Action against terrorism was required at the national, regional and international levels, she continued.  Therefore, the Forum supported the work of the Counter-Terrorism Committee established under resolution 1373, which brought a significant new element to the existing multilateral counter-terrorism framework.  The objectives of the resolution required full and meaningful implementation of all its requirements.  That, in turn, required the Committee to take a proactive role in consultation with Member States in evaluating the implementation of the resolution, focused and directed at increasing and improving the capacity of States in the fight against terrorism.  She welcomed the Council’s analysis of the work done so far and the road that lay ahead, as well as its determination to see the Committee take a clear and pragmatic direction in its future work.  The clarification of the roles of the Council, the CTC and the new Executive Directorate should be useful in that regard.

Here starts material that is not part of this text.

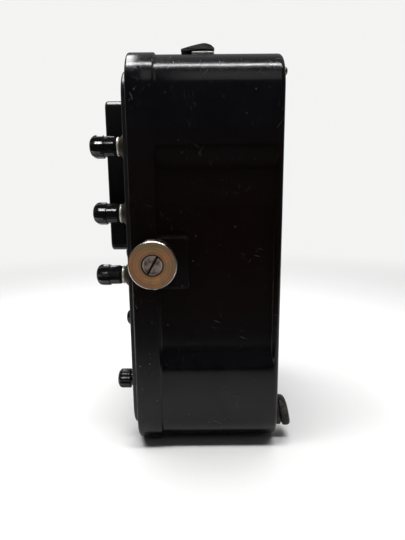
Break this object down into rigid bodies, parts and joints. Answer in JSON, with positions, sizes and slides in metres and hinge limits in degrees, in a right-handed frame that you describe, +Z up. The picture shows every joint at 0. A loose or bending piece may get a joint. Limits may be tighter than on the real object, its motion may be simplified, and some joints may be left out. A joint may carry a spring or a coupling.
{
  "type": "analog multimeter",
  "caption": "Portable analog multimeter in a black bakelite case, with side terminals, range knob, meter window, strap buttons and a leather hand strap.",
  "frame": {"origin": "middle of the standing face, on the floor, halfway through the depth of the case", "axes": "+X to the right seen from the front, the front panel faces -Y, +Z up along the height"},
  "size_m": [0.128, 0.1061, 0.2125],
  "materials": {
    "bakelite": "moulded bakelite, glossy where sheltered and hazy with fine scuffs",
    "panel": "black laminate sheet, satin",
    "moulding": "black moulded bezel, glossy",
    "knob": "black moulded caps and knobs, polished",
    "glass": "clear window glass",
    "dial": "cream painted scale plate",
    "magnet_steel": "cast magnet alloy",
    "steel": "plated sheet and bar steel",
    "brass": "turned brass",
    "worn_brass": "turned brass worn to a warm brown, bright at the rim",
    "nickel": "dull nickel plate",
    "copper": "enamelled copper winding",
    "pointer_paint": "black painted aluminium",
    "phenolic": "brown paper laminate",
    "leather": "black leather, creased",
    "rubber": "black moulded rubber",
    "cell_wrap": "plain blue cell jacket"
  },
  "bodies": {
    "case": {"case_tub": "bakelite", "front_panel": "panel", "meter_bezel": "moulding", "meter_window": "glass", "dial_plate": "dial", "magnet": "magnet_steel", "pole_piece_right": "steel", "pole_piece_left": "steel", "core": "steel", "movement_bracket": "steel", "potentiometer": "steel", "front_bridge": "brass", "hairspring": "brass", "range_bushing": "brass", "back_screw_right": "brass", "back_screw_left": "brass", "range_wafer": "phenolic", "component_board": "phenolic", "strap_button_right": "worn_brass", "strap_button_left": "worn_brass", "strap_button_screw_right": "nickel", "strap_button_screw_left": "nickel", "hand_strap": "leather", "strap_plate_right": "nickel", "strap_plate_left": "nickel", "strap_plate_screw_right": "nickel", "strap_plate_screw_left": "nickel", "rubber_foot_right": "rubber", "rubber_foot_left": "rubber", "battery_cell": "cell_wrap", "terminal_right_1_post": "nickel", "terminal_right_2_post": "nickel", "terminal_right_3_post": "nickel", "terminal_left_1_post": "nickel", "terminal_left_2_post": "nickel", "terminal_left_3_post": "nickel", "terminal_left_4_post": "nickel"},
    "movement": {"moving_coil": "copper", "pointer": "pointer_paint"},
    "zero_adjuster": {"zero_adjust_screw": "moulding"},
    "range_switch": {"range_knob": "knob", "range_shaft": "steel", "range_rotor": "phenolic"},
    "ohms_zero": {"ohms_zero_knob": "knob", "ohms_zero_shaft": "brass"},
    "battery_cover": {"battery_cover": "bakelite"},
    "terminal_right_1_insert": {"terminal_right_1_insert": "brass"},
    "terminal_right_1_cap": {"terminal_right_1_cap": "knob"},
    "terminal_right_2_insert": {"terminal_right_2_insert": "brass"},
    "terminal_right_2_cap": {"terminal_right_2_cap": "knob"},
    "terminal_right_3_insert": {"terminal_right_3_insert": "brass"},
    "terminal_right_3_cap": {"terminal_right_3_cap": "knob"},
    "terminal_left_1_insert": {"terminal_left_1_insert": "brass"},
    "terminal_left_1_cap": {"terminal_left_1_cap": "knob"},
    "terminal_left_2_insert": {"terminal_left_2_insert": "brass"},
    "terminal_left_2_cap": {"terminal_left_2_cap": "knob"},
    "terminal_left_3_insert": {"terminal_left_3_insert": "brass"},
    "terminal_left_3_cap": {"terminal_left_3_cap": "knob"},
    "terminal_left_4_insert": {"terminal_left_4_insert": "brass"},
    "terminal_left_4_cap": {"terminal_left_4_cap": "knob"}
  },
  "joints": [
    {"name": "pointer_swing", "type": "hinge", "parent": "case", "child": "movement", "pos_m": [0, -0.035, 0.12], "axis": [0, 1, 0], "range_deg": [-2, 82], "stiffness_Nm_per_rad": 0.0004},
    {"name": "zero_adjust_turn", "type": "hinge", "parent": "case", "child": "zero_adjuster", "pos_m": [0, -0.0515, 0.1143], "axis": [0, 1, 0], "range_deg": [-25, 25]},
    {"name": "range_select", "type": "hinge", "parent": "case", "child": "range_switch", "pos_m": [0, -0.04, 0.062], "axis": [0, 1, 0], "range_deg": [-150, 150]},
    {"name": "ohms_zero_turn", "type": "hinge", "parent": "case", "child": "ohms_zero", "pos_m": [0.044, -0.042, 0.0357], "axis": [0, 1, 0], "range_deg": [-135, 135]},
    {"name": "terminal_right_1_travel", "type": "slide", "parent": "case", "child": "terminal_right_1_insert", "axis": [0, -1, 0], "range_m": [0, 0.0021]},
    {"name": "terminal_right_1_turn", "type": "hinge", "parent": "terminal_right_1_insert", "child": "terminal_right_1_cap", "pos_m": [0.044, -0.05, 0.161], "axis": [0, -1, 0], "range_deg": [0, 1082]},
    {"name": "terminal_right_2_travel", "type": "slide", "parent": "case", "child": "terminal_right_2_insert", "axis": [0, -1, 0], "range_m": [0, 0.0021]},
    {"name": "terminal_right_2_turn", "type": "hinge", "parent": "terminal_right_2_insert", "child": "terminal_right_2_cap", "pos_m": [0.044, -0.05, 0.1275], "axis": [0, -1, 0], "range_deg": [0, 1082]},
    {"name": "terminal_right_3_travel", "type": "slide", "parent": "case", "child": "terminal_right_3_insert", "axis": [0, -1, 0], "range_m": [0, 0.0021]},
    {"name": "terminal_right_3_turn", "type": "hinge", "parent": "terminal_right_3_insert", "child": "terminal_right_3_cap", "pos_m": [0.044, -0.05, 0.095], "axis": [0, -1, 0], "range_deg": [0, 1082]},
    {"name": "terminal_left_1_travel", "type": "slide", "parent": "case", "child": "terminal_left_1_insert", "axis": [0, -1, 0], "range_m": [0, 0.0021]},
    {"name": "terminal_left_1_turn", "type": "hinge", "parent": "terminal_left_1_insert", "child": "terminal_left_1_cap", "pos_m": [-0.044, -0.05, 0.161], "axis": [0, -1, 0], "range_deg": [0, 1082]},
    {"name": "terminal_left_2_travel", "type": "slide", "parent": "case", "child": "terminal_left_2_insert", "axis": [0, -1, 0], "range_m": [0, 0.0021]},
    {"name": "terminal_left_2_turn", "type": "hinge", "parent": "terminal_left_2_insert", "child": "terminal_left_2_cap", "pos_m": [-0.044, -0.05, 0.1275], "axis": [0, -1, 0], "range_deg": [0, 1082]},
    {"name": "terminal_left_3_travel", "type": "slide", "parent": "case", "child": "terminal_left_3_insert", "axis": [0, -1, 0], "range_m": [0, 0.0021]},
    {"name": "terminal_left_3_turn", "type": "hinge", "parent": "terminal_left_3_insert", "child": "terminal_left_3_cap", "pos_m": [-0.044, -0.05, 0.095], "axis": [0, -1, 0], "range_deg": [0, 1082]},
    {"name": "terminal_left_4_travel", "type": "slide", "parent": "case", "child": "terminal_left_4_insert", "axis": [0, -1, 0], "range_m": [0, 0.0021]},
    {"name": "terminal_left_4_turn", "type": "hinge", "parent": "terminal_left_4_insert", "child": "terminal_left_4_cap", "pos_m": [-0.035, -0.05, 0.0475], "axis": [0, -1, 0], "range_deg": [0, 1082]},
    {"name": "battery_cover_lift", "type": "slide", "parent": "case", "child": "battery_cover", "axis": [0, 1, 0], "range_m": [0, 0.03]}
  ],
  "couplings": [
    {"joint": "terminal_right_1_turn", "follows": "terminal_right_1_travel", "rad_per_m": 8975.9},
    {"joint": "terminal_right_2_turn", "follows": "terminal_right_2_travel", "rad_per_m": 8975.9},
    {"joint": "terminal_right_3_turn", "follows": "terminal_right_3_travel", "rad_per_m": 8975.9},
    {"joint": "terminal_left_1_turn", "follows": "terminal_left_1_travel", "rad_per_m": 8975.9},
    {"joint": "terminal_left_2_turn", "follows": "terminal_left_2_travel", "rad_per_m": 8975.9},
    {"joint": "terminal_left_3_turn", "follows": "terminal_left_3_travel", "rad_per_m": 8975.9},
    {"joint": "terminal_left_4_turn", "follows": "terminal_left_4_travel", "rad_per_m": 8975.9}
  ]
}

As a group made up of primarily developing States, including many small island States, the Forum placed particular emphasis on capacity-building, she said, welcoming the report’s renewed focus on strengthening direct dialogue with States and relevant organizations.  The task of the new Assessment and Technical Assistance Office in following up on the technical assistance needs of Member States would be particularly important.  Continued efforts at the regional and subregional levels would remain critical to translating the terms of resolution 1373 into effective action.  Within the Pacific Islands Forum, with the assistance of its secretariat and regional donor partners, work was ongoing to ensure a robust and consistent framework of anti-terrorism measures across the region.  A Pacific Round Table on Counter-Terrorism would be held in Wellington, New Zealand, in early May to further that goal.


MARTIN CHUNGONG AYAFOR (Cameroon) said terrorism was unjustifiable and unacceptable, and the fight against that scourge should never let up.  To that end, the CTC’s record had been, broadly speaking, a positive one.  It had reviewed a record number of reports, had established global guidelines on the threat posed by terrorism, and had created a true counter-terrorism information centre.  Those efforts must continue, and the various problems encountered by States in implementing resolution 1373 (2001) must be addressed.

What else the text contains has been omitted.